I would talk about how applications of Generic programming for everything from comparisons to JSON de/serialization to Lens and whatever are amazingly useful and all, but I'm going to talk about my demo instead, where I generated some Typescript using Purescript's Generics-Rep.
The Problem
I have a Node backend written in Purescript that can take and return JSON, so I've modeled it with a phantom type:
data Method
= GET
| POST
derive instance genericMethod :: Generic Method _
newtype Route req res = Route
{ method :: Method
, url :: String
}
derive instance genericRoute :: Generic (Route req res) _
So for a given Route, there are request and response types for the payloads, and then the actual method that will be used and the URL. Using this, I've written these data types and route definitions:
newtype Unused = Unused String
derive instance genericUnused :: Generic Unused _
newtype Flag = Flag Boolean
derive instance genericFlag :: Generic Flag _
newtype Path = Path String
derive instance genericPath :: Generic Path _
files :: Route Unused (Array Path)
files = Route
{ method: GET
, url: "/api/files"
}
watched :: Route Unused (Array FileData)
watched = Route
{ method: GET
, url: "/api/watched"
}
In this case, I have an idea of the rough concrete thing I want to work with in Typescript, where each Route definition will mimic what I have here. I'll reach for the handy Purescript Generics-Rep library to start working, with the Purescript compiler providing Generic instance derivation.
Writing out Routes
Some considerations:
- For every other type created with a constructor, I want its name to be returned quickly.
- Primitives don't have generic instances, so their representation ends up being the actual types themselves.
- I want to actually unwrap arrays, since "Array" by itself isn't useful
For extracting names from reps, I'm going to define a "generic type name" type class like so:
class GTypeName rep where
gTypeName :: forall f. f rep -> String
The reason I use f
here is because I want to support any type like Proxy
here, since I'm not going to be using from
to get type reps from their values.
A few rep data types
There are a couple of rep data types that we'll need to know about before starting to extract the TypeScript-style type names from our route.
newtype Constructor (name :: Symbol) a
A Constructor is a data type representing a data constructor.
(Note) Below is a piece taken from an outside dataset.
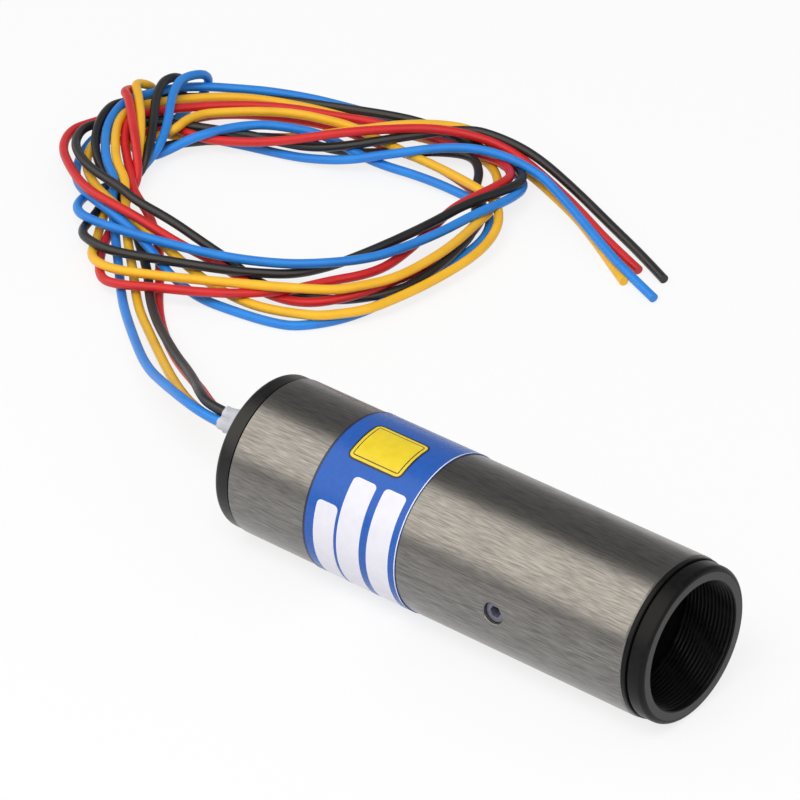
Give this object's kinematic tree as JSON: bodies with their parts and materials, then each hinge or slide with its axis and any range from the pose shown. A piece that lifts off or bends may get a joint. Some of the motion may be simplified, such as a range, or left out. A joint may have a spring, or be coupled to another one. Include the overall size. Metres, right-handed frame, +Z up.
{
  "type": "laser diode module",
  "caption": "Cylindrical laser diode module with a threaded black nose, a brushed metal barrel, a blue label band and coloured leads wound into a loose hank.",
  "frame": {"origin": "on the surface that the module lies on, under the barrel's axis, halfway between the front face and the end of the lead seal", "axes": "+X along the barrel's axis, out of the nose; +Y to the side where the hank of leads lies; +Z up"},
  "size_m": [0.1369, 0.0918, 0.0191],
  "materials": {
    "dark_brushed_metal": "fine lengthwise brushing under dark anodising",
    "black_anodised": "satin black anodising on turned metal",
    "coated_glass": "polished, with a blue anti-reflection coating",
    "spring_steel": "bright drawn wire",
    "brass_block": "turned brass",
    "gold_plate": "thin gold plating",
    "dark_chip": "polished crystal",
    "blackened_steel": "black oxide",
    "green_board": "solder mask over glass laminate",
    "moulded_black": "moulded epoxy",
    "can_metal": "drawn can",
    "ferrite": "sintered ferrite with lacquered winding",
    "blue_moulding": "moulded plastic",
    "white_sealant": "cured silicone",
    "blue_film": "printed polyester film",
    "red_insulation": "smooth extruded insulation",
    "black_insulation": "smooth extruded insulation",
    "yellow_insulation": "smooth extruded insulation",
    "blue_insulation": "smooth extruded insulation",
    "mixed_leads": "loose turns of red, black, yellow and blue leads"
  },
  "bodies": {
    "root": {"housing_barrel": "dark_brushed_metal", "nose_ring": "black_anodised", "lens_cell": "black_anodised", "lens_retaining_ring": "black_anodised", "collimating_lens": "coated_glass", "lens_spring": "spring_steel", "diode_holder": "brass_block", "diode_header": "gold_plate", "diode_chip": "dark_chip", "diode_can": "gold_plate", "diode_window": "coated_glass", "diode_pins": "gold_plate", "diode_clamp_ring": "brass_block", "grub_screw": "blackened_steel", "driver_board": "green_board", "driver_chip": "moulded_black", "pass_transistor": "moulded_black", "filter_capacitors": "can_metal", "choke_coil": "ferrite", "power_trimmer": "blue_moulding", "chip_resistors": "moulded_black", "rear_cap": "black_anodised", "lead_seal": "white_sealant", "label_band": "blue_film", "lead_hank": "mixed_leads", "red_lead_inner": "red_insulation", "red_lead_exit": "red_insulation", "red_lead_end": "red_insulation", "black_lead_inner": "black_insulation", "black_lead_exit": "black_insulation", "black_lead_end": "black_insulation", "yellow_lead_inner": "yellow_insulation", "yellow_lead_exit": "yellow_insulation", "yellow_lead_end": "yellow_insulation", "blue_lead_inner": "blue_insulation", "blue_lead_exit": "blue_insulation", "blue_lead_end": "blue_insulation"}
  },
  "joints": []
}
It's defined with a Symbol name and an argument type (A Symbol is a type-level string that we'll get at when extracting names).
newtype Argument a
An Argument gets supplied to other reps and comes with its own paramter of possible types.
Extracting type names
Let's start with our Constructor instance:
instance gTypeNameConstructor ::
( IsSymbol f
) => GTypeName (Constructor f a) where
gTypeName _ = reflectSymbol (SProxy :: SProxy f)
The IsSymbol constraint is used here so that we can use its method reflectSymbol on string proxies (SProxy) of f
.
Then our Argument instance:
instance gTypeNameArgument ::
( Generic f rep
, GTypeName rep
)
=> GTypeName (Argument f) where
gTypeName _ = gTypeName (Proxy :: Proxy rep)
Here, we introduce f
has a Generic instance where the type representation will be named rep
, which we will then put a constraint on by saying that it must have a instance for GTypeName. Our term passes along the rep to another gTypeName call.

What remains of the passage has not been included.